What size fuse would be appropriate for this application? 5A? 7.5A? I plan on doing this mod sometime later today but I think I'm going to wire the piezo buzzer straight to the battery so that I don't have to tap into any more wires than I have to. To the OP, what piezo buzzer would you recommend from Radio Shack where I could get a "beep" as close in sound to the one that is on http://www.moerse.com/Products/Taco/Buzzer.htm?
A 1 amp fuse would probably be just fine. These buzzers only draw about 20 milliamps.

Again, almost any buzzer would do.
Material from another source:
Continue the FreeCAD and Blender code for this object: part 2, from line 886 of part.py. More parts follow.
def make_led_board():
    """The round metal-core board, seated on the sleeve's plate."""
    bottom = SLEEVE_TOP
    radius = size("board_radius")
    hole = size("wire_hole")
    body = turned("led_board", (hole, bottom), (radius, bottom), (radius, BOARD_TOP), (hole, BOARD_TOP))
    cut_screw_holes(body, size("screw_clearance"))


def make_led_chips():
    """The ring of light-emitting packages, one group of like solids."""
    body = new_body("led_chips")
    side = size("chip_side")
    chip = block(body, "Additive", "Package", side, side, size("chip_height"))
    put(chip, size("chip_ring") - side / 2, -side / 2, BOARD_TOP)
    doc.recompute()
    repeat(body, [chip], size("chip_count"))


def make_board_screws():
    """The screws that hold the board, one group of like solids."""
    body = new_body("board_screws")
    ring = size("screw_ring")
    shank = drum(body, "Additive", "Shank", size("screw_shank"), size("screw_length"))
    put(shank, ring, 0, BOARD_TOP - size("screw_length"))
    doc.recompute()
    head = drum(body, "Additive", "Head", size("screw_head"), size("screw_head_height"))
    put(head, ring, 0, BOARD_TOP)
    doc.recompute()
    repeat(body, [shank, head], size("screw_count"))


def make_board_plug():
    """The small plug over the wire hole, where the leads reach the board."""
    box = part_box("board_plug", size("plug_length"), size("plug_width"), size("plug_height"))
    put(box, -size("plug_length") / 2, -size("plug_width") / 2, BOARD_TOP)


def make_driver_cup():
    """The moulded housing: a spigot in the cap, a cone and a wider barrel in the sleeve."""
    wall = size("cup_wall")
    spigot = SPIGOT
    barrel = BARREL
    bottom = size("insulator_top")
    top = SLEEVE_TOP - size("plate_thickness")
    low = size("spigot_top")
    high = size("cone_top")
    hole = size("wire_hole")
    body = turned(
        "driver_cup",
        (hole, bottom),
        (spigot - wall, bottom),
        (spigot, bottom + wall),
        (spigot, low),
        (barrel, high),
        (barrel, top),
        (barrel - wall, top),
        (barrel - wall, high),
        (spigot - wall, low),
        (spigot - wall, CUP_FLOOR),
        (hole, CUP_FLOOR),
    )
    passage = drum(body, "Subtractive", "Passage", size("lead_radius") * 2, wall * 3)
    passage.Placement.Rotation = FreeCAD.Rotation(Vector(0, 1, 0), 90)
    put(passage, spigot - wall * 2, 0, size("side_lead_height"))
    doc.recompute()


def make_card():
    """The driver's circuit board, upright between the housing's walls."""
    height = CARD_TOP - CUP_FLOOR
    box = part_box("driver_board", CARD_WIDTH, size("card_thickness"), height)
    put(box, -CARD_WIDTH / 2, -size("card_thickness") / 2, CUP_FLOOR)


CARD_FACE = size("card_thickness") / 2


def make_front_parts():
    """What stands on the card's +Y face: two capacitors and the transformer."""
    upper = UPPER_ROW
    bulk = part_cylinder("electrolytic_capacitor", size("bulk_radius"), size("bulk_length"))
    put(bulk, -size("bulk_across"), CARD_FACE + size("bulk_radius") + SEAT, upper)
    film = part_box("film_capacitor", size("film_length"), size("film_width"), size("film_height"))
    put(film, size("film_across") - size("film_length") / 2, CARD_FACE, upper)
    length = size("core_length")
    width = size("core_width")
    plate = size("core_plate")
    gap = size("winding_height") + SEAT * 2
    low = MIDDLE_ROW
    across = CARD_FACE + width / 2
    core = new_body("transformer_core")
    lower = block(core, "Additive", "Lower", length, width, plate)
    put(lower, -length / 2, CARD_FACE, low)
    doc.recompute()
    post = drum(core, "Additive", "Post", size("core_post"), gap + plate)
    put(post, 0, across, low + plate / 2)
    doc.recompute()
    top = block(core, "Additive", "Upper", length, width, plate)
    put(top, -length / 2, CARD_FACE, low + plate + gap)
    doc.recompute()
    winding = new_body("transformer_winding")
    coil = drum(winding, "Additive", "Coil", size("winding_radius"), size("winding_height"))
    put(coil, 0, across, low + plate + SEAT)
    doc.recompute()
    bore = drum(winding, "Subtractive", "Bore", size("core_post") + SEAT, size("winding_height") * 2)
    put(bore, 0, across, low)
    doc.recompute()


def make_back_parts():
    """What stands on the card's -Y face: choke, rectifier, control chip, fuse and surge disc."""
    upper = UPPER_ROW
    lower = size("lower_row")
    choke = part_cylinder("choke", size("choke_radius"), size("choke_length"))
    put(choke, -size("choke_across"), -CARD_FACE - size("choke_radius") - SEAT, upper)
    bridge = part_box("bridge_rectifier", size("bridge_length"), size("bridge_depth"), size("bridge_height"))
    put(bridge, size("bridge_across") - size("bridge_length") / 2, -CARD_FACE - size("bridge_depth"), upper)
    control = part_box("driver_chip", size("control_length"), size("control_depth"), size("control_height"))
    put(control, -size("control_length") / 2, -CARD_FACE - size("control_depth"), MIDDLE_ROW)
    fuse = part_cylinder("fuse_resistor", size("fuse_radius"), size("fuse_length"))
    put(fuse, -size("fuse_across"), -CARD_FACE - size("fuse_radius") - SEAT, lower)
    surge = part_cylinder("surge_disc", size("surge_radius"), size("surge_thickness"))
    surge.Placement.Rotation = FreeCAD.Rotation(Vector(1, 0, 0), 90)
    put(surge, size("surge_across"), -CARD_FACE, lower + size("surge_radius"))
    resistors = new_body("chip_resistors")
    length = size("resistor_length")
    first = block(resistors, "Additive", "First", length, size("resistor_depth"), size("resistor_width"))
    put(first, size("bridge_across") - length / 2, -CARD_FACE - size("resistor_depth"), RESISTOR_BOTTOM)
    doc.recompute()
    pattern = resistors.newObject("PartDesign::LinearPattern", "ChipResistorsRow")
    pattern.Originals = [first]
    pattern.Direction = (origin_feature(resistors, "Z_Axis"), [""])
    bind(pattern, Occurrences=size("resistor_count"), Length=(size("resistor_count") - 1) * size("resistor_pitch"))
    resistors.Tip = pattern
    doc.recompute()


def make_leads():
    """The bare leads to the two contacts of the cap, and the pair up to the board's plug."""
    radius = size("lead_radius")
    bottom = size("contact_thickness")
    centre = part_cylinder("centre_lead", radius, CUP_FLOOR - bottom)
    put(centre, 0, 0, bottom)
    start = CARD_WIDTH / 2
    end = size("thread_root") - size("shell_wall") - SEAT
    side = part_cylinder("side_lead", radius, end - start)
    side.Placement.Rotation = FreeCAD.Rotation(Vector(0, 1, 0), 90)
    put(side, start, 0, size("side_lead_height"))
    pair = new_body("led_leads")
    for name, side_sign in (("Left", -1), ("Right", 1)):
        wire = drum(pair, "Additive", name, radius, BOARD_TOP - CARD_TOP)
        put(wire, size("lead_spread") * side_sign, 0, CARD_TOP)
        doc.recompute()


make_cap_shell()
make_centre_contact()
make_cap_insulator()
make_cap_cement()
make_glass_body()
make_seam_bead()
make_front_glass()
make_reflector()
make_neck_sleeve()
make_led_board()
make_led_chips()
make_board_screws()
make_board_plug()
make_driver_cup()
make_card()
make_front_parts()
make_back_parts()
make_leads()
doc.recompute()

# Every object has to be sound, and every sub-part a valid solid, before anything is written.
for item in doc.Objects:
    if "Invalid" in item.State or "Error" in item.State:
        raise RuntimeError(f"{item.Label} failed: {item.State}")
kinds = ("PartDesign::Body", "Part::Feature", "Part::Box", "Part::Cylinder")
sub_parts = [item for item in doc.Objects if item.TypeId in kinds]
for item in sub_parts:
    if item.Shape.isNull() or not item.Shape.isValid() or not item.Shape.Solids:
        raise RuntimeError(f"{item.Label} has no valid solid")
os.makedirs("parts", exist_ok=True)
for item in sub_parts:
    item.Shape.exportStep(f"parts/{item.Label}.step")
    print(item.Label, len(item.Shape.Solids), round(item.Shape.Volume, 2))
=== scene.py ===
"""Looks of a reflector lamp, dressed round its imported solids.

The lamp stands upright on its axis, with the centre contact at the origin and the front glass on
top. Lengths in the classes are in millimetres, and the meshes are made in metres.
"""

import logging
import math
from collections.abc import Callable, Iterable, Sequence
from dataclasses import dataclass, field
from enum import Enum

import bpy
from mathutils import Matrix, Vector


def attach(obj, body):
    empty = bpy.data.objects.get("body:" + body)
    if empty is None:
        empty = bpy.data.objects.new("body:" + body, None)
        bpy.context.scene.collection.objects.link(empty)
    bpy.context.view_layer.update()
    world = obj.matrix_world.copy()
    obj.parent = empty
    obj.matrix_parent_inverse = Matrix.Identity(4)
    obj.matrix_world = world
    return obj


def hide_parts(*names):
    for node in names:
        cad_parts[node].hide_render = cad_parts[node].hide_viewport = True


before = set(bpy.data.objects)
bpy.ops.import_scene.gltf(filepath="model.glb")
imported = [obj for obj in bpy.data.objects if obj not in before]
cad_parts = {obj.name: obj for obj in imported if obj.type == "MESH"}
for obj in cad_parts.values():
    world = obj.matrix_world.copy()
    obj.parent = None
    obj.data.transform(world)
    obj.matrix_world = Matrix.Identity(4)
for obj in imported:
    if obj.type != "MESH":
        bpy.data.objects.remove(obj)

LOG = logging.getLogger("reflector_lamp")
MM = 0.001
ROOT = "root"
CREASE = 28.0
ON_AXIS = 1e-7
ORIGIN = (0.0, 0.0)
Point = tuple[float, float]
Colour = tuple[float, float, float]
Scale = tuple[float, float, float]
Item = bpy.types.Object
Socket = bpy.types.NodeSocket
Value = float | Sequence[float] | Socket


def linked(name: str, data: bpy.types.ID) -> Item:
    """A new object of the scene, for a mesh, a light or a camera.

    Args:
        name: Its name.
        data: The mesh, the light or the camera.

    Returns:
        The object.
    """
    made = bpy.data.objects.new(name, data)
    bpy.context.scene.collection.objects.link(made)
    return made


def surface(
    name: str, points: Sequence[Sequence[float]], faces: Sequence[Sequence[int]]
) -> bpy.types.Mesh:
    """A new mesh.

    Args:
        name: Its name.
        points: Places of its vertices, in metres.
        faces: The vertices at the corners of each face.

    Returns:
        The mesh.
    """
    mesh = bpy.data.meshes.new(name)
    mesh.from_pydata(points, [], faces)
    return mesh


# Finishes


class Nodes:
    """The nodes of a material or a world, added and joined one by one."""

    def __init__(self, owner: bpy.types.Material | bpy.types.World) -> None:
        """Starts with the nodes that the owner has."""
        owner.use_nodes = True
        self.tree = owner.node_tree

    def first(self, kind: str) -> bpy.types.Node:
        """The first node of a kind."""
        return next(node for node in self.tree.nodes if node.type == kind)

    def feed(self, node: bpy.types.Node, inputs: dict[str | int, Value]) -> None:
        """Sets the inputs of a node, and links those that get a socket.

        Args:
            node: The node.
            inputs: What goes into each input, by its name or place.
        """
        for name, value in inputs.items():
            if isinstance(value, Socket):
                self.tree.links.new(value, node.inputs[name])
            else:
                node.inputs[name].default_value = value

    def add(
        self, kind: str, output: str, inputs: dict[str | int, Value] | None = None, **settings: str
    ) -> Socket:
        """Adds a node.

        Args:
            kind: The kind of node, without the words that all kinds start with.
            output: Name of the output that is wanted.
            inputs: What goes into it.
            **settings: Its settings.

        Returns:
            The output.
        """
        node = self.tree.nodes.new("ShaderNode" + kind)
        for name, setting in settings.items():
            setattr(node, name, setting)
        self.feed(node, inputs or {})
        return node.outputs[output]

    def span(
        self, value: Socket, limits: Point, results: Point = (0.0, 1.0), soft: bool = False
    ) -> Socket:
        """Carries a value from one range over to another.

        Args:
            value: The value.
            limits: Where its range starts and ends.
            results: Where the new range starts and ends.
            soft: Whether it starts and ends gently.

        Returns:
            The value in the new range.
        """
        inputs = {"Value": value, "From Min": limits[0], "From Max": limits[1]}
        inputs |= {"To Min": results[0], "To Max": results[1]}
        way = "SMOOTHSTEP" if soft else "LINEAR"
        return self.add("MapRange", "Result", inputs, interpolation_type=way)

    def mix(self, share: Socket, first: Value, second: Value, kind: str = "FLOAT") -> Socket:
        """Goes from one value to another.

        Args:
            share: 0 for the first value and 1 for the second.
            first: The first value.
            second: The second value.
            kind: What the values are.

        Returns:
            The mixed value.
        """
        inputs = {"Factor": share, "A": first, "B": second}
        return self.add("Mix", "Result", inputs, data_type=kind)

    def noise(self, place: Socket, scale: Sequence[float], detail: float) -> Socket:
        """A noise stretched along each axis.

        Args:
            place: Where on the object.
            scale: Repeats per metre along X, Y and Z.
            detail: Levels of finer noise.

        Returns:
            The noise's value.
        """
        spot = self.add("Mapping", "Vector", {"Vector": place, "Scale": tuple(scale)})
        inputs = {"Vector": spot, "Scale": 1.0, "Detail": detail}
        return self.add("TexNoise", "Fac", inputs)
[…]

The piezos from radio shack are good and cheap (I have 2 to give away in an earlier post), but I went with a sonalert that I also had laying around. I think it sounds pretty darn close to stock. Of course, if yours sounds different, it may be easier to find in a crowded parking lot this time of year.
 
#37 ·
Also, make sure to connect the +12V of the buzzer through a fuse of the appropriate size.
 
#39 ·
What size fuse would be appropriate for this application? 5A? 7.5A? I plan on doing this mod sometime later today but I think I'm going to wire the piezo buzzer straight to the battery so that I don't have to tap into any more wires than I have to. To the OP, what piezo buzzer would you recommend from Radio Shack where I could get a "beep" as close in sound to the one that is on http://www.moerse.com/Products/Taco/Buzzer.htm?
 
#40 · (Edited)
What size fuse would be appropriate for this application?
Look at the buzzer spec, and use a fuse rated maybe around twice the current rating of the buzzer?